*REQUIRED TASK*. Locate the line that contains "What parts and". Print it and every subsequent line through the final line of the records, exactly and only those.

^^^^^^^^

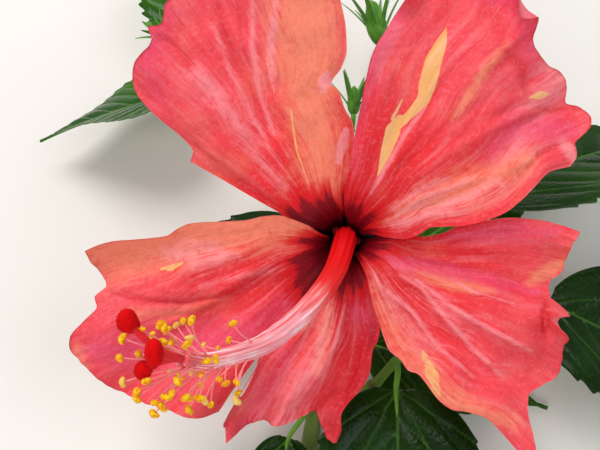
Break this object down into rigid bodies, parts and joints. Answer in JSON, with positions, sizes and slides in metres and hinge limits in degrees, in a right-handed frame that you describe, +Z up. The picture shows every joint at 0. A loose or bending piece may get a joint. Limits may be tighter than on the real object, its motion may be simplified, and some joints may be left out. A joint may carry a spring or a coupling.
{
  "type": "hibiscus flowering branch",
  "caption": "Cut flowering branch of hibiscus, lying down, with a wide open coral-red bloom, toothed leaves and green buds.",
  "frame": {"origin": "on the ground, under the middle of the branch's box", "axes": "+Y from the cut end towards the branch's tip, +X to the right as the bloom is seen, +Z up"},
  "size_m": [0.2518, 0.3192, 0.125],
  "materials": {
    "petal": "soft thin petal, coral red with cream streaks",
    "column": "smooth waxy coral, with yellow pollen heads",
    "stigma": "velvety deep red",
    "calyx": "matt mid green",
    "leaf": "glossy dark green",
    "stem": "matt green-brown bark",
    "bud": "satin bright green"
  },
  "bodies": {
    "root": {"stem": "stem", "left_twig": "stem", "right_twig": "stem", "leaf_01": "leaf", "leaf_02": "leaf", "leaf_03": "leaf", "leaf_04": "leaf", "leaf_05": "leaf", "leaf_06": "leaf", "leaf_07": "leaf", "leaf_08": "leaf", "leaf_09": "leaf", "bud_top": "bud", "bud_tip": "bud", "bud_left": "bud", "petal_upper_left": "petal", "petal_upper_right": "petal", "petal_right": "petal", "petal_lower": "petal", "petal_left": "petal", "stamen_column": "column", "stigmas": "stigma", "calyx": "calyx", "epicalyx": "calyx", "flower_stalk": "calyx"}
  },
  "joints": []
}
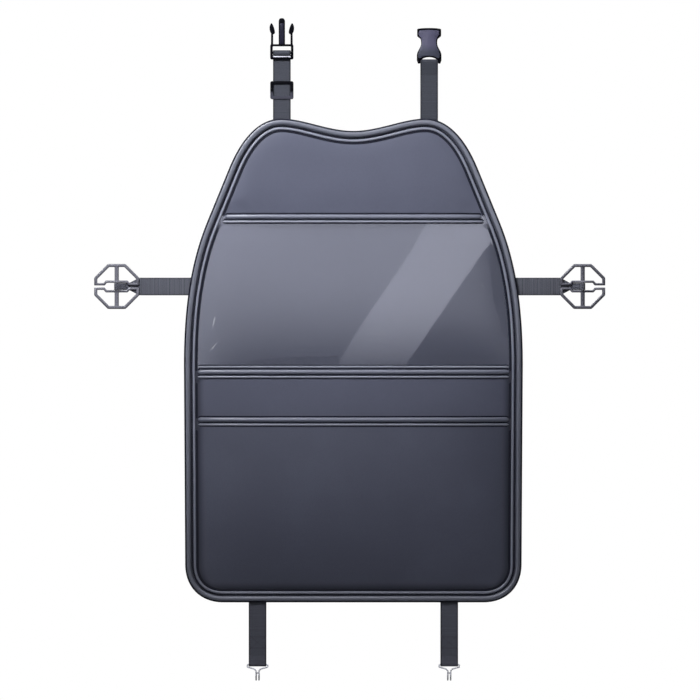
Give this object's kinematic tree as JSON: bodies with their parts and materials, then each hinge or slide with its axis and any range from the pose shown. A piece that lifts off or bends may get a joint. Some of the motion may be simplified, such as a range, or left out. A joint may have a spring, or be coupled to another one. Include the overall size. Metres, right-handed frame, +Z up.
{
  "type": "car seat back organizer",
  "caption": "Soft panel for the back of a car seat: clear tablet pocket, two lower pockets, buckle straps on top, side straps with anchor plates, bottom straps with wire hooks.",
  "frame": {"origin": "middle of the panel's flat rear face, which lies on the seat's back", "axes": "+Y out of the rear face, towards the seat; the front faces -Y; +Z up"},
  "size_m": [0.725, 0.0327, 0.941],
  "materials": {
    "leatherette": "synthetic leather, slight sheen",
    "pocket_leatherette": "synthetic leather, slight sheen",
    "binding_leatherette": "synthetic leather, slight sheen",
    "rear_cloth": "non-woven cloth",
    "foam": "padding board",
    "clear_film": "clear soft film",
    "webbing": "ribbed webbing",
    "black_plastic": "moulded, satin",
    "grey_plastic": "moulded, satin",
    "steel": "bright wire"
  },
  "bodies": {
    "panel": {"back_cloth": "rear_cloth", "foam_core": "foam", "face_panel": "leatherette", "edge_binding": "binding_leatherette", "edge_piping": "binding_leatherette", "tablet_window": "clear_film", "window_top_binding": "binding_leatherette", "window_top_piping": "binding_leatherette", "window_bottom_piping": "binding_leatherette", "middle_pocket": "pocket_leatherette", "middle_pocket_binding": "binding_leatherette", "middle_pocket_piping": "binding_leatherette", "lower_pocket": "pocket_leatherette", "lower_pocket_binding": "binding_leatherette", "lower_pocket_piping": "binding_leatherette", "left_top_strap": "webbing", "right_top_strap": "webbing", "left_side_strap": "webbing", "right_side_strap": "webbing", "left_bottom_strap": "webbing", "right_bottom_strap": "webbing"},
    "slider": {"strap_slider": "black_plastic"},
    "male_half": {"male_buckle": "black_plastic"},
    "female_half": {"female_buckle": "black_plastic"},
    "left_plate": {"left_anchor_plate": "grey_plastic"},
    "right_plate": {"right_anchor_plate": "grey_plastic"},
    "left_hook": {"left_hook": "steel"},
    "right_hook": {"right_hook": "steel"}
  },
  "joints": [
    {"name": "slider_slide", "type": "slide", "parent": "panel", "child": "slider", "axis": [0, 0, 1], "range_m": [-0.023, 0.025]},
    {"name": "male_turn", "type": "hinge", "parent": "panel", "child": "male_half", "pos_m": [-0.1015, -0.005, 0.4368], "axis": [-1, 0, 0], "range_deg": [0, 90]},
    {"name": "female_turn", "type": "hinge", "parent": "panel", "child": "female_half", "pos_m": [0.1075, -0.005, 0.4239], "axis": [-1, 0, 0], "range_deg": [-90, 90]},
    {"name": "left_plate_turn", "type": "hinge", "parent": "panel", "child": "left_plate", "pos_m": [-0.3357, -0.0062, 0.1052], "axis": [0, 0, -1], "range_deg": [0, 60]},
    {"name": "right_plate_turn", "type": "hinge", "parent": "panel", "child": "right_plate", "pos_m": [0.3253, -0.0062, 0.1052], "axis": [0, 0, 1], "range_deg": [0, 60]},
    {"name": "left_hook_swing", "type": "hinge", "parent": "panel", "child": "left_hook", "pos_m": [-0.136, -0.004, -0.4313], "axis": [1, 0, 0], "range_deg": [-85, 85]},
    {"name": "right_hook_swing", "type": "hinge", "parent": "panel", "child": "right_hook", "pos_m": [0.136, -0.004, -0.4313], "axis": [1, 0, 0], "range_deg": [-85, 85]}
  ]
}
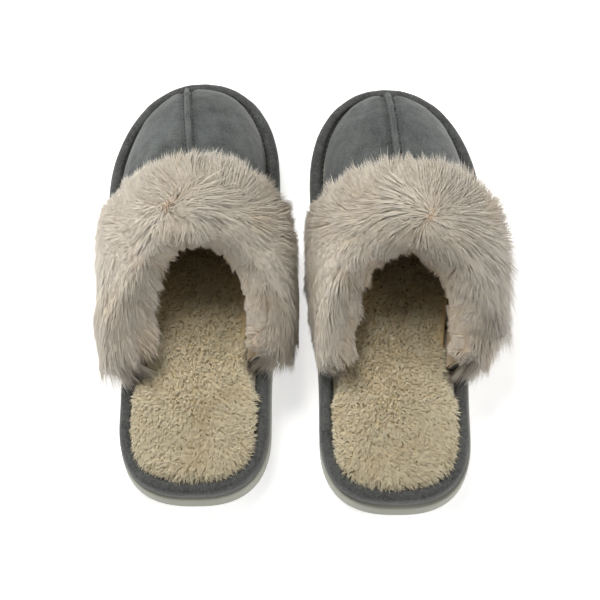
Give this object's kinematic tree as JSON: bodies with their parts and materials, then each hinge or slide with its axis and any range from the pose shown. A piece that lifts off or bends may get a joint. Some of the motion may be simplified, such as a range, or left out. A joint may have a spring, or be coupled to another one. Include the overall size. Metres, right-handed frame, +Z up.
{
  "type": "fluffy house slippers",
  "caption": "Pair of open-heel house slippers with a closed suede toe, raised centre seam, long-pile fur collar, plush footbed and moulded rubber sole.",
  "frame": {"origin": "middle of the pair's bounding box, on the ground under the soles", "axes": "+Z up, +Y from heels to toes, +X towards the right slipper"},
  "size_m": [0.2348, 0.2718, 0.0891],
  "materials": {
    "outsole_rubber": "satin moulded cream",
    "fibre_board": "matt pressed fibre",
    "white_foam": "matt closed-cell foam",
    "rim_suede": "matt brushed microsuede, dark grey",
    "upper_suede": "matt brushed microsuede, grey",
    "footbed_plush": "short curled plush, warm cream",
    "lining_plush": "short plush, beige",
    "collar_fur": "long soft pile, off-white with pinkish tan roots",
    "grey_thread": "matt polyester thread",
    "cream_thread": "matt polyester thread"
  },
  "bodies": {
    "left_slipper": {"left_outsole": "outsole_rubber", "left_insole_board": "fibre_board", "left_midsole_foam": "white_foam", "left_rim_wrap": "rim_suede", "left_footbed_plush": "footbed_plush", "left_vamp_medial": "upper_suede", "left_vamp_lateral": "upper_suede", "left_vamp_ridge": "upper_suede", "left_vamp_foam": "white_foam", "left_vamp_lining": "lining_plush", "left_fur_cuff": "collar_fur", "left_rim_stitch": "grey_thread", "left_vamp_stitch": "grey_thread", "left_ridge_stitch_medial": "grey_thread", "left_ridge_stitch_lateral": "grey_thread", "left_cuff_stitch": "cream_thread"},
    "right_slipper": {"right_outsole": "outsole_rubber", "right_insole_board": "fibre_board", "right_midsole_foam": "white_foam", "right_rim_wrap": "rim_suede", "right_footbed_plush": "footbed_plush", "right_vamp_medial": "upper_suede", "right_vamp_lateral": "upper_suede", "right_vamp_ridge": "upper_suede", "right_vamp_foam": "white_foam", "right_vamp_lining": "lining_plush", "right_fur_cuff": "collar_fur", "right_rim_stitch": "grey_thread", "right_vamp_stitch": "grey_thread", "right_ridge_stitch_medial": "grey_thread", "right_ridge_stitch_lateral": "grey_thread", "right_cuff_stitch": "cream_thread"}
  },
  "joints": [
    {"name": "lift_right_slipper", "type": "slide", "parent": "left_slipper", "child": "right_slipper", "axis": [0, 0, 1], "range_m": [0, 0.15]}
  ]
}
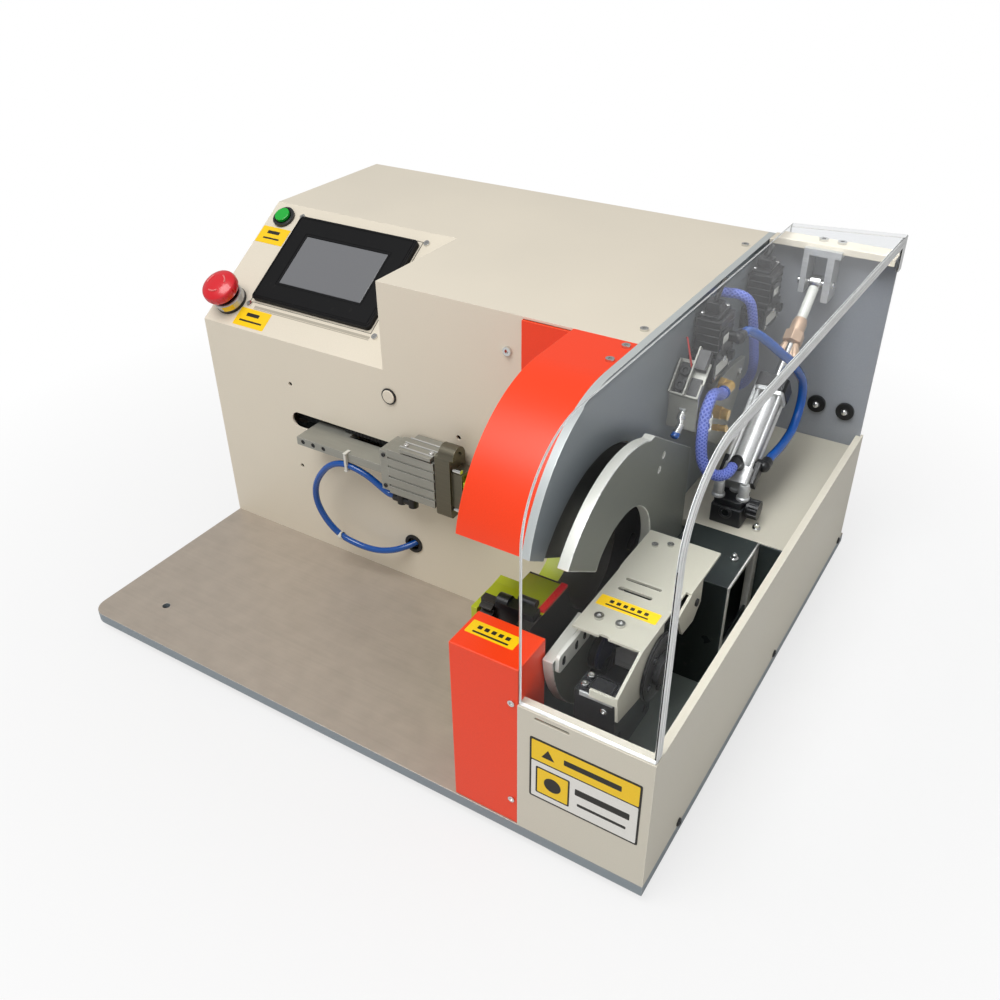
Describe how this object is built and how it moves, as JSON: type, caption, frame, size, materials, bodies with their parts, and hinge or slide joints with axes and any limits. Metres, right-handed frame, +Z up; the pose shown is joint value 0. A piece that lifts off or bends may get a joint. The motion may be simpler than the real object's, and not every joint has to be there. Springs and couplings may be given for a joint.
{
  "type": "tape wrapping machine",
  "caption": "Bench-top tape wrapping machine with a geared C-shaped rotor, a clamp carriage, a guarded tape feeding bay and a sloped control panel.",
  "frame": {"origin": "centre of the outline at the level of the feet's undersides", "axes": "+X to the machine's right along its long side, +Y to the back, +Z up"},
  "size_m": [0.56, 0.48, 0.3461],
  "materials": {
    "cream_paint": "fine satin powder coat",
    "orange_paint": "satin powder coat",
    "lime_paint": "gloss paint over machined plate",
    "plate_grey": "fine grey powder coat",
    "dark_steel": "dark grey powder coat",
    "ring_grey": "hard anodised, dull grey",
    "plate_steel": "bead blasted, plated steel",
    "machined_aluminium": "machined and clear anodised",
    "olive_plate": "dark anodised",
    "bright_steel": "polished zinc plate",
    "black_plastic": "fine moulded grain",
    "black_metal": "satin black",
    "screen": "matt film over a display",
    "red_plastic": "moulded, slightly glossy",
    "green_plastic": "moulded, slightly glossy",
    "rubber": "moulded rubber",
    "brass": "turned brass",
    "blue_tube": "polyurethane tube",
    "clear_guard": "clear acrylic, polished"
  },
  "bodies": {
    "root": {"base_plate": "plate_steel", "rubber_feet": "rubber", "cabinet_shell": "cream_paint", "rear_cover": "cream_paint", "power_inlet": "black_plastic", "air_inlet": "brass", "display_bezel": "black_plastic", "display_screen": "screen", "estop_base": "black_plastic", "reset_bezel": "black_plastic", "front_grommets": "rubber", "cover_screws": "bright_steel", "side_plate": "plate_grey", "head_plate": "lime_paint", "hood": "orange_paint", "lower_cover": "orange_paint", "drive_motor": "black_metal", "ring_plate": "ring_grey", "ring_spacers": "machined_aluminium", "tray_walls": "cream_paint", "tray_floor": "dark_steel", "rear_deck": "cream_paint", "feed_box": "dark_steel", "back_panel": "plate_grey", "bulkhead_fittings": "black_plastic", "guard": "clear_guard", "feed_bracket": "cream_paint", "slotted_strip": "machined_aluminium", "tape_motor": "black_metal", "solenoid_valves": "black_plastic", "valve_plate": "machined_aluminium", "brass_fittings": "brass", "sensor_bracket": "machined_aluminium", "valve_hose": "blue_tube", "feed_anchor": "machined_aluminium", "feed_rod": "machined_aluminium", "feed_hoses": "blue_tube", "carriage_rail": "plate_steel", "front_hose": "blue_tube"},
    "estop_stem": {"estop_stem": "red_plastic"},
    "estop_head": {"estop_head": "red_plastic"},
    "reset_button": {"reset_cap": "green_plastic"},
    "rocker": {"rocker_switch": "red_plastic"},
    "carriage": {"carriage_plate": "machined_aluminium", "gripper_body": "machined_aluminium", "gripper_fittings": "black_plastic"},
    "gripper": {"gripper_head": "olive_plate"},
    "upper_jaw": {"jaw_upper": "lime_paint"},
    "lower_jaw": {"jaw_lower": "lime_paint"},
    "rotor": {"rotor": "lime_paint", "tape_presser": "black_plastic", "mouth_strip": "red_plastic"},
    "upper_pinion": {"pinion_upper": "machined_aluminium"},
    "lower_pinion": {"pinion_lower": "machined_aluminium"},
    "drive_gear": {"motor_gear": "brass"},
    "tape_roller": {"feed_roller": "rubber"},
    "reel": {"tape_reel": "rubber"},
    "cutter": {"cutter_blade": "machined_aluminium"},
    "feeder": {"feed_cylinder": "black_metal"},
    "knob": {"adjust_knob": "black_plastic"}
  },
  "joints": [
    {"name": "estop_press", "type": "slide", "parent": "root", "child": "estop_stem", "axis": [0, 0.5563, -0.831], "range_m": [0, 0.004]},
    {"name": "estop_twist", "type": "hinge", "parent": "estop_stem", "child": "estop_head", "pos_m": [-0.261, -0.03413, 0.2622], "axis": [0, -0.5563, 0.831], "range_deg": [0, 45]},
    {"name": "reset_press", "type": "slide", "parent": "root", "child": "reset_button", "axis": [0, 0.5563, -0.831], "range_m": [0, 0.0025], "stiffness_N_per_m": 200, "springref_m": -0.001},
    {"name": "rocker_tilt", "type": "hinge", "parent": "root", "child": "rocker", "pos_m": [-0.176, 0.221, 0.063], "axis": [1, 0, 0], "range_deg": [0, 14]},
    {"name": "carriage_slide", "type": "slide", "parent": "root", "child": "carriage", "axis": [1, 0, 0], "range_m": [-0.025, 0.04], "deforming": ["front_hose"]},
    {"name": "gripper_slide", "type": "slide", "parent": "carriage", "child": "gripper", "axis": [1, 0, 0], "range_m": [0, 0.02]},
    {"name": "jaw_open", "type": "slide", "parent": "gripper", "child": "upper_jaw", "axis": [0, 0, 1], "range_m": [0, 0.003]},
    {"name": "jaw_open_lower", "type": "slide", "parent": "gripper", "child": "lower_jaw", "axis": [0, 0, -1], "range_m": [0, 0.003]},
    {"name": "rotor_turn", "type": "hinge", "parent": "root", "child": "rotor", "pos_m": [0.14, -0.108, 0.164], "axis": [1, 0, 0], "continuous": true},
    {"name": "upper_pinion_turn", "type": "hinge", "parent": "root", "child": "upper_pinion", "pos_m": [0.14, -0.01213, 0.20922], "axis": [1, 0, 0], "continuous": true},
    {"name": "lower_pinion_turn", "type": "hinge", "parent": "root", "child": "lower_pinion", "pos_m": [0.14, -0.01213, 0.11878], "axis": [1, 0, 0], "continuous": true},
    {"name": "drive_gear_turn", "type": "hinge", "parent": "root", "child": "drive_gear", "pos_m": [0.125, 0.03029, 0.164], "axis": [1, 0, 0], "continuous": true},
    {"name": "tape_roller_turn", "type": "hinge", "parent": "root", "child": "tape_roller", "pos_m": [0.21, -0.1, 0.154], "axis": [1, 0, 0], "continuous": true},
    {"name": "reel_turn", "type": "hinge", "parent": "root", "child": "reel", "pos_m": [0.245, -0.158, 0.138], "axis": [1, 0, 0], "continuous": true},
    {"name": "cutter_lift", "type": "slide", "parent": "root", "child": "cutter", "axis": [0, 0, 1], "range_m": [0, 0.014]},
    {"name": "feeder_slide", "type": "slide", "parent": "root", "child": "feeder", "axis": [0, 0.7881, 0.6155], "range_m": [0, 0.02], "deforming": ["feed_hoses"]},
    {"name": "knob_turn", "type": "hinge", "parent": "feeder", "child": "knob", "pos_m": [0.235, 0.053, 0.141], "axis": [1, 0, 0], "continuous": true}
  ],
  "couplings": [
    {"joint": "jaw_open_lower", "follows": "jaw_open", "ratio": 1},
    {"joint": "upper_pinion_turn", "follows": "rotor_turn", "ratio": -3.8182},
    {"joint": "lower_pinion_turn", "follows": "rotor_turn", "ratio": -3.8182},
    {"joint": "drive_gear_turn", "follows": "rotor_turn", "ratio": 2.1}
  ]
}
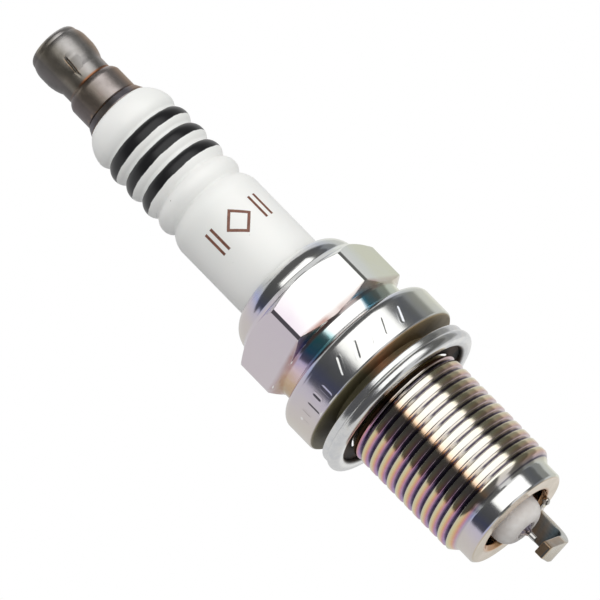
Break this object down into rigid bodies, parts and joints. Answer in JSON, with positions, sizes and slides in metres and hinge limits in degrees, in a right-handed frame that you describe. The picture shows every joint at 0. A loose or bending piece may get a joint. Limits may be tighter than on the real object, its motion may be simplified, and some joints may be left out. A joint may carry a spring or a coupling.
{
  "type": "spark plug",
  "caption": "Resistor spark plug with a 14 mm thread, folded gasket, 16 mm hexagon, ribbed white insulator, barrel terminal nut and fine-wire firing tip.",
  "frame": {"origin": "centre of the flange's seating face, on the plug's axis", "axes": "+Z along the plug's axis from the firing end to the terminal; the ground electrode's leg is at +Y"},
  "size_m": [0.0194, 0.0194, 0.0746],
  "materials": {
    "plated_shell": "bright zinc plate with a clear iridescent passivation",
    "gasket_steel": "satin zinc plate",
    "glazed_alumina": "white glaze, gloss, with three black glazed bands",
    "terminal_steel": "dark nickel, semi-gloss",
    "seal_glass": "copper-filled sealing glass, opaque",
    "resistor_mix": "carbon and glass mix, matt",
    "nickel_alloy": "drawn nickel alloy",
    "copper": "copper",
    "iridium": "fine-drawn iridium alloy",
    "ground_nickel": "nickel alloy strap, satin, cut edges bright",
    "packing_steel": "plain soft steel",
    "talc": "pressed talc powder, matt"
  },
  "bodies": {
    "plug": {"metal_shell": "plated_shell", "insulator": "glazed_alumina", "terminal_stud": "terminal_steel", "upper_glass_seal": "seal_glass", "resistor": "resistor_mix", "lower_glass_seal": "seal_glass", "center_electrode": "nickel_alloy", "electrode_copper_core": "copper", "tip_weld": "nickel_alloy", "iridium_tip": "iridium", "ground_electrode": "ground_nickel", "weld_flash": "ground_nickel", "seat_washer": "packing_steel", "lower_packing_ring": "packing_steel", "upper_packing_ring": "packing_steel", "talc_fill": "talc"},
    "nut": {"terminal_nut": "terminal_steel"},
    "seal_ring": {"gasket": "gasket_steel"}
  },
  "joints": [
    {"name": "nut_unscrew", "type": "slide", "parent": "plug", "child": "nut", "axis": [0, 0, 1], "range_m": [0, 0.007]},
    {"name": "gasket_lift", "type": "slide", "parent": "plug", "child": "seal_ring", "axis": [0, 0, 1], "range_m": [0, 0.0012]}
  ]
}
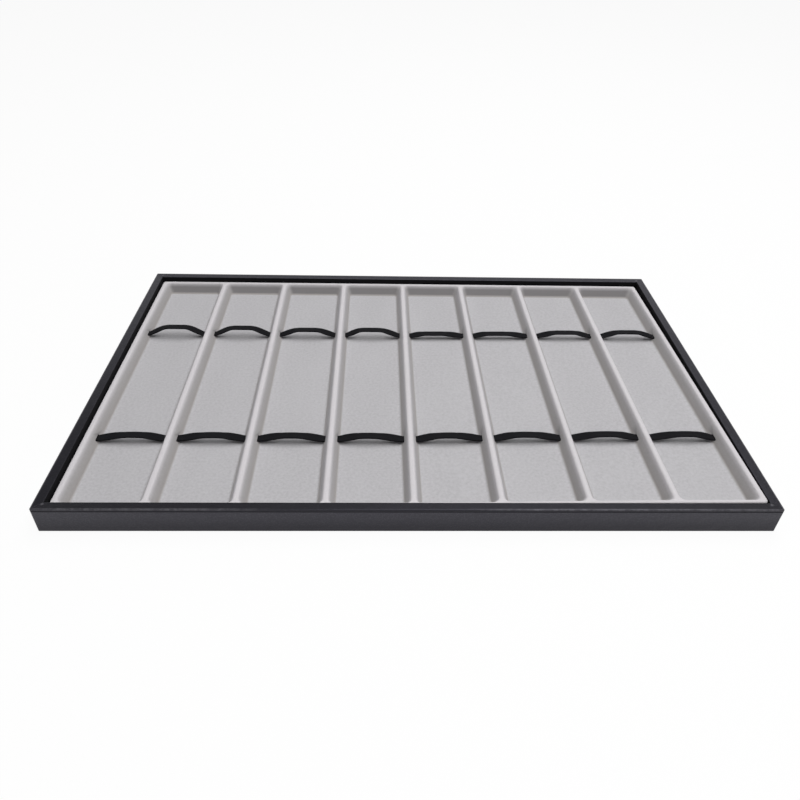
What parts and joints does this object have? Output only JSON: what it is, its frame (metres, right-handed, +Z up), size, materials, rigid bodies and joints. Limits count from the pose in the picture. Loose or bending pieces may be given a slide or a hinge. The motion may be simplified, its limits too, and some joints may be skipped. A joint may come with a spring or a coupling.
{
  "type": "watch tray",
  "caption": "Low rectangular display tray with a wrapped black rim and a grey flocked insert whose long side-by-side compartments each hold a watch under elastic bands.",
  "frame": {"origin": "middle of the underside, on the plane that the tray rests on", "axes": "+X along the tray's long side across the compartments, +Y along each compartment from front to back, +Z up out of the open top"},
  "size_m": [0.43, 0.28, 0.018],
  "materials": {
    "leatherette": "semi-matt fine-grained black imitation leather",
    "fibreboard": "raw medium-density fibreboard, hidden under the wrap",
    "felt": "thin black non-woven felt",
    "flock": "short light-grey velvet flock on a formed plastic sheet",
    "elastic": "flat woven black elastic"
  },
  "bodies": {
    "root": {"leatherette_wrap": "leatherette", "front_rail": "fibreboard", "rear_rail": "fibreboard", "left_rail": "fibreboard", "right_rail": "fibreboard", "base_panel": "fibreboard", "underside_liner": "felt", "flocked_insert": "flock", "elastic_band_front_1": "elastic", "elastic_band_front_2": "elastic", "elastic_band_front_3": "elastic", "elastic_band_front_4": "elastic", "elastic_band_front_5": "elastic", "elastic_band_front_6": "elastic", "elastic_band_front_7": "elastic", "elastic_band_front_8": "elastic", "elastic_band_rear_1": "elastic", "elastic_band_rear_2": "elastic", "elastic_band_rear_3": "elastic", "elastic_band_rear_4": "elastic", "elastic_band_rear_5": "elastic", "elastic_band_rear_6": "elastic", "elastic_band_rear_7": "elastic", "elastic_band_rear_8": "elastic"}
  },
  "joints": []
}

^^^^^^^^

*ANSWER TO THIS TASK*.
What parts and joints does this object have? Output only JSON: what it is, its frame (metres, right-handed, +Z up), size, materials, rigid bodies and joints. Limits count from the pose in the picture. Loose or bending pieces may be given a slide or a hinge. The motion may be simplified, its limits too, and some joints may be skipped. A joint may come with a spring or a coupling.
{
  "type": "watch tray",
  "caption": "Low rectangular display tray with a wrapped black rim and a grey flocked insert whose long side-by-side compartments each hold a watch under elastic bands.",
  "frame": {"origin": "middle of the underside, on the plane that the tray rests on", "axes": "+X along the tray's long side across the compartments, +Y along each compartment from front to back, +Z up out of the open top"},
  "size_m": [0.43, 0.28, 0.018],
  "materials": {
    "leatherette": "semi-matt fine-grained black imitation leather",
    "fibreboard": "raw medium-density fibreboard, hidden under the wrap",
    "felt": "thin black non-woven felt",
    "flock": "short light-grey velvet flock on a formed plastic sheet",
    "elastic": "flat woven black elastic"
  },
  "bodies": {
    "root": {"leatherette_wrap": "leatherette", "front_rail": "fibreboard", "rear_rail": "fibreboard", "left_rail": "fibreboard", "right_rail": "fibreboard", "base_panel": "fibreboard", "underside_liner": "felt", "flocked_insert": "flock", "elastic_band_front_1": "elastic", "elastic_band_front_2": "elastic", "elastic_band_front_3": "elastic", "elastic_band_front_4": "elastic", "elastic_band_front_5": "elastic", "elastic_band_front_6": "elastic", "elastic_band_front_7": "elastic", "elastic_band_front_8": "elastic", "elastic_band_rear_1": "elastic", "elastic_band_rear_2": "elastic", "elastic_band_rear_3": "elastic", "elastic_band_rear_4": "elastic", "elastic_band_rear_5": "elastic", "elastic_band_rear_6": "elastic", "elastic_band_rear_7": "elastic", "elastic_band_rear_8": "elastic"}
  },
  "joints": []
}